By Jenny Hewett
Oct 7, 2020
In this lush land of hippies and holistic healing, we could’ve come up with dozens of ways to be at one with the earth. Here are four fully immersive activities that’ll put a roof over your head and fill your belly with both flora and fauna (of the fish variety).
Courtesy of Green Village Bali (2)
It’s one thing to live in all-bamboo digs in the jungle. It’s another to have designed and built them yourself. Bali’s Green Village, which encompasses the famous all-bamboo Green School, offers a collection of bamboo stays, including the incredible Aura House. During a visit, you can book into a build-and-design immersion course (ranging from one to 11 days) with the architects at Ibuku, who, along with John Hardy of Green Village have set up Bamboo U (“u” as in university), to pass on their skills in bamboo construction, design and joinery.

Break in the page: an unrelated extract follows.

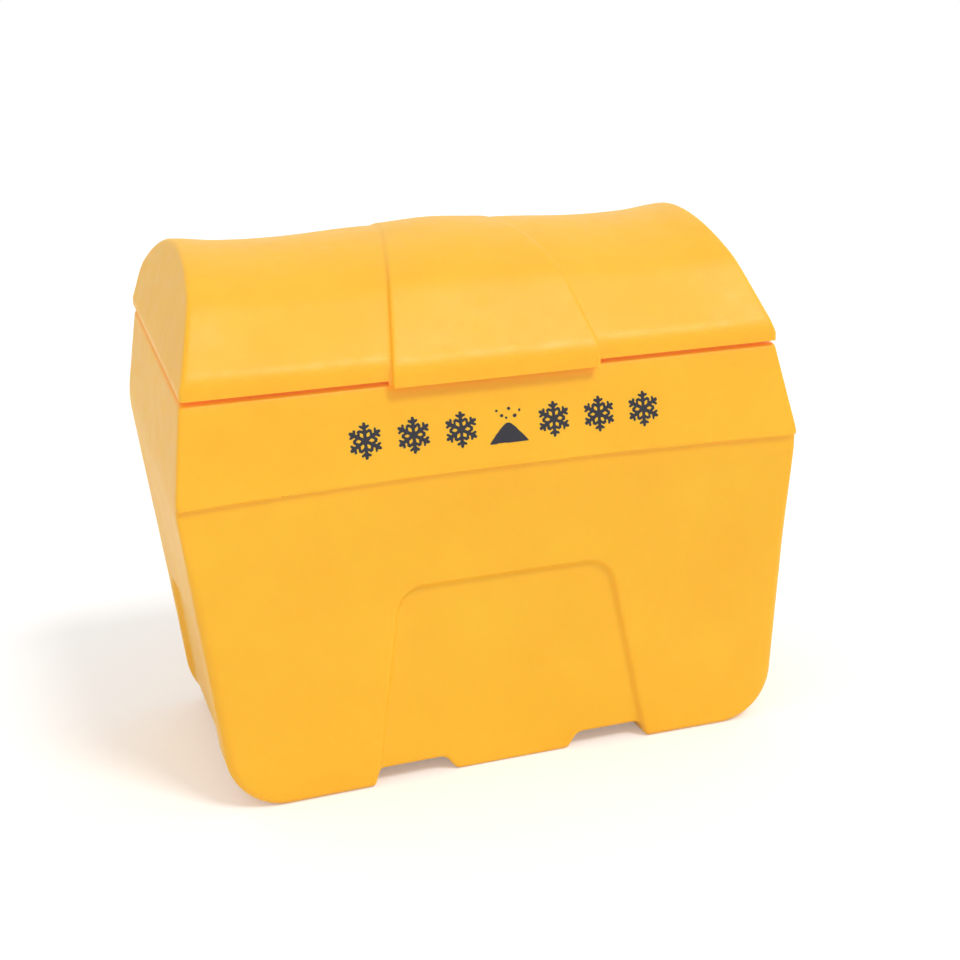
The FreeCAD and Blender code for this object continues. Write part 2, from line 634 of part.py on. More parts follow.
def make_hinge(side, word):
    """The bolt, washers, nut and bush of one hinge; the bolt's head is outermost."""
    centre = f"{side} * hinge_spread"
    head = hexagon(f"bolt_head_{word}", "head_height",
                   f"{centre} + {side} * (half_stack + washer_height + head_height / 2)")
    shank = cross_rod(f"bolt_shank_{word}", "bolt_radius",
                      "(half_stack * 2 + washer_height * 2 + nut_height + thread_end)",
                      f"{centre} - {side} * (nut_height + thread_end) / 2")
    bolt = combine("Fuse", f"hinge_bolt_{word}", head, shank)

    seat = f"{centre} - {side} * (half_stack + washer_height + nut_height / 2)"
    block = hexagon(f"nut_block_{word}", "nut_height", seat)
    thread = cross_rod(f"nut_thread_{word}", "bolt_radius", "nut_height * 2", seat)
    nut = combine("Cut", f"hinge_nut_{word}", block, thread)

    discs = [cross_rod(f"washer_{face}_{word}", "washer_radius", "washer_height",
                       f"{centre} + {sign} * (half_stack + washer_height / 2)")
             for face, sign in (("outer", 1), ("inner", -1))]
    hole = cross_rod(f"washer_hole_{word}", "bolt_radius + washer_play", "knuckle_width * 3", centre)
    washers = combine("Cut", f"hinge_washers_{word}", combine("Fuse", f"washer_discs_{word}", *discs), hole)

    barrel = cross_rod(f"bush_barrel_{word}", "bush_radius", "knuckle_width", centre)
    bore = cross_rod(f"bush_bore_{word}", "bolt_radius + running_play", "knuckle_width * 2", centre)
    bush = combine("Cut", f"knuckle_bush_{word}", barrel, bore)
    return [bolt, nut, washers, bush]


def write_parts(parts):
    doc.recompute()
    for item in doc.Objects:
        if {"Invalid", "Error"} & set(item.State):
            raise RuntimeError(f"{item.Name} failed: {item.State}")
    os.makedirs("parts", exist_ok=True)
    for part in parts:
        if part.Shape.isNull() or not part.Shape.isValid() or not part.Shape.Solids:
            raise RuntimeError(f"{part.Name} has no valid solid")
        part.Label = part.Name
        part.Shape.exportStep(f"parts/{part.Label}.step")
        box = part.Shape.BoundBox
        print(f"{part.Label}: {len(part.Shape.Solids)} solid, {part.Shape.Volume / 1000:.1f} cm3, "
              f"X {box.XMin:.1f} to {box.XMax:.1f}, Y {box.YMin:.1f} to {box.YMax:.1f}, "
              f"Z {box.ZMin:.1f} to {box.ZMax:.1f}")


write_parts([make_tub(), make_lid()] + make_hinge(-1, "left") + make_hinge(1, "right"))
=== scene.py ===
"""Grit salt bin: the finish of the tub, the lid and their hinge hardware.

The mouldings are given as fields: a number at each point of space, in millimetres, which
is nought on the skin, negative in the plastic and about the distance from the skin. A
net of quads is laid where the field crosses nought. A depth is a distance behind the
ledge along the front. A range gives where something starts and where it ends.
"""
from math import acos, atan, atan2, cos, hypot, pi, radians, sin, tan

import bmesh
import bpy
import numpy as np
from mathutils import Matrix, Vector


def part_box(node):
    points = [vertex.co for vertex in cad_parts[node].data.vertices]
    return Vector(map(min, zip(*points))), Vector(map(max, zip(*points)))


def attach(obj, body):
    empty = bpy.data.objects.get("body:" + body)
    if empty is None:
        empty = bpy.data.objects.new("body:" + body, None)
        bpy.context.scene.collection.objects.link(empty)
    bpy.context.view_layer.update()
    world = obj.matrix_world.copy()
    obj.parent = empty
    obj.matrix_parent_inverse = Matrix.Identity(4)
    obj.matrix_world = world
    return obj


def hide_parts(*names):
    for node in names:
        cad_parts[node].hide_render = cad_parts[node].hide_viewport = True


MM = 0.001
MIDDLE = 297    # the origin's depth
# Fold, rim and the lid's trim line all rise by this tilt towards the rear.
TILT = radians(9.1)
SLOPE = tan(TILT)

# The tub, from the ground up.
WALL, INSIDE_EDGE = 6, 4
BASE_HALF, BASE_FRONT, BASE_REAR, BASE_CORNER = 456, 10, 508, 85
FOLD_HEIGHT, FOLD_HEIGHT_REAR, FOLD_REAR, FOLD_WIDTH = 490, 580, 562, 7
FOLD_HALF_FRONT, FOLD_HALF_REAR = 505, 513.8
SIDE_SLOPE = (FOLD_HALF_FRONT - BASE_HALF) / FOLD_HEIGHT
UPPER_SIDE_LEAN, LOWER_REAR_LEAN = radians(8.2), radians(5.3)
LEDGE_STEP, LEDGE_OVERLAP, LEDGE_EDGE = 9, 12, 4
FASCIA_HEIGHT, RIM_FRONT, RIM_REAR = 143, 38, 556
RIM_HALF_FRONT, RIM_HALF_REAR, RIM_CORNER, RIM_EDGE = 481, 489.1, 25, 5
SHOULDER, UPSTAND_HEIGHT, UPSTAND_WALL = 13, 14, 6
UPSTAND_ROOT, UPSTAND_EDGE, UPSTAND_FILLET = 30, 2.5, 4
CHANNEL_HEIGHT, CHANNEL_RADIUS, CHANNEL_EDGE = 25, 8, 6
# Where a channel meets a foot, as half widths on the ground and at the channel's height.
CENTRE_FOOT, OUTER_FOOT = (96, 114), (234, 224)
RECESS_DEPTH, SIDE_RECESS_DEPTH = 12, 9
RECESS_RADIUS, RECESS_FILLET, RECESS_EDGE = 35, 9, 7
FRONT_RECESS_TOP, FRONT_RECESS_HALF_TOP, FRONT_RECESS_HALF_BASE = 319, 174, 230
SIDE_RECESS_TOP, SIDE_RECESS_FRONT, SIDE_RECESS_REAR = 258, 92, 452
# Upright corners: the radius on the ground, what the low range adds, and what the high takes.
FRONT_CORNER, REAR_CORNER = (10, 6, 10.5), (12, 35, 2)
LOW_CORNER_RANGE, HIGH_CORNER_RANGE = (0, 90), (300, 480)

# The lid, seen from the side, then its ends and its band.
LID_GAP, LID_WALL, TRIM_SPARE = 7.4, 5, 20
LID_FRONT, LID_REAR, SKIRT, SKIRT_END = 31, 557, 26.6, 12
FACET, REAR_LEAN = radians(51), radians(74)
CROWN_DEPTH, CROWN_CENTRE, CROWN_RADIUS = 335, 477, 370
SKIRT_BEND, CROWN_BEND, REAR_BEND = 11, 5, 9
LID_HALF_FRONT, LID_HALF_REAR, END_LEAN = 484, 493, radians(18.3)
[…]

Rich in nutrients and B vitamins, mushrooms are actually way more magical than we give them credit for. Over a three-day workshop at Kul Kul Farm, also part of Bali’s Green Village, biologist Diego Garrido teaches participants how to grow all sorts of fungi and take advantage of the natural environment around your home. Learn how to clone oyster mushrooms you buy at the market, then stick around for more workshops on permaculture design and creating natural dyes from plants in the forest. From US$295 per person.
If you’re more hunter than gatherer, put your spearfishing skills to the test in the crystal-clear waters of Amed in Bali’s northeast. Fusion Freedive runs courses for all levels, including one-day training for beginners, during which aspiring aquatic hunters will learn basic theory and dry skills from experienced instructors, followed by underwater target practice and challenging hunts aimed to bring home a feast of giant trevally, snapper, mahi mahi, sailfish or dogtooth tuna. US$300 per person.
Want to see exactly where your meal comes from? Bali’s award-winning Locavore restaurant is renowned for its hyper-local ethos and they’re keen to share their knowledge. “We take people out on foraging trips to a cultivated jungle to see how much out there is edible; we always find new things,” says Eelke Plasmeijer, chef and owner of Locavore. At the restaurant’s creative epicenter, LOCAlab, you can indulge your inner science nerd with a private interactive dinner in the lab themed around a single ingredient, such as coffee or bread. Forage journeys are free.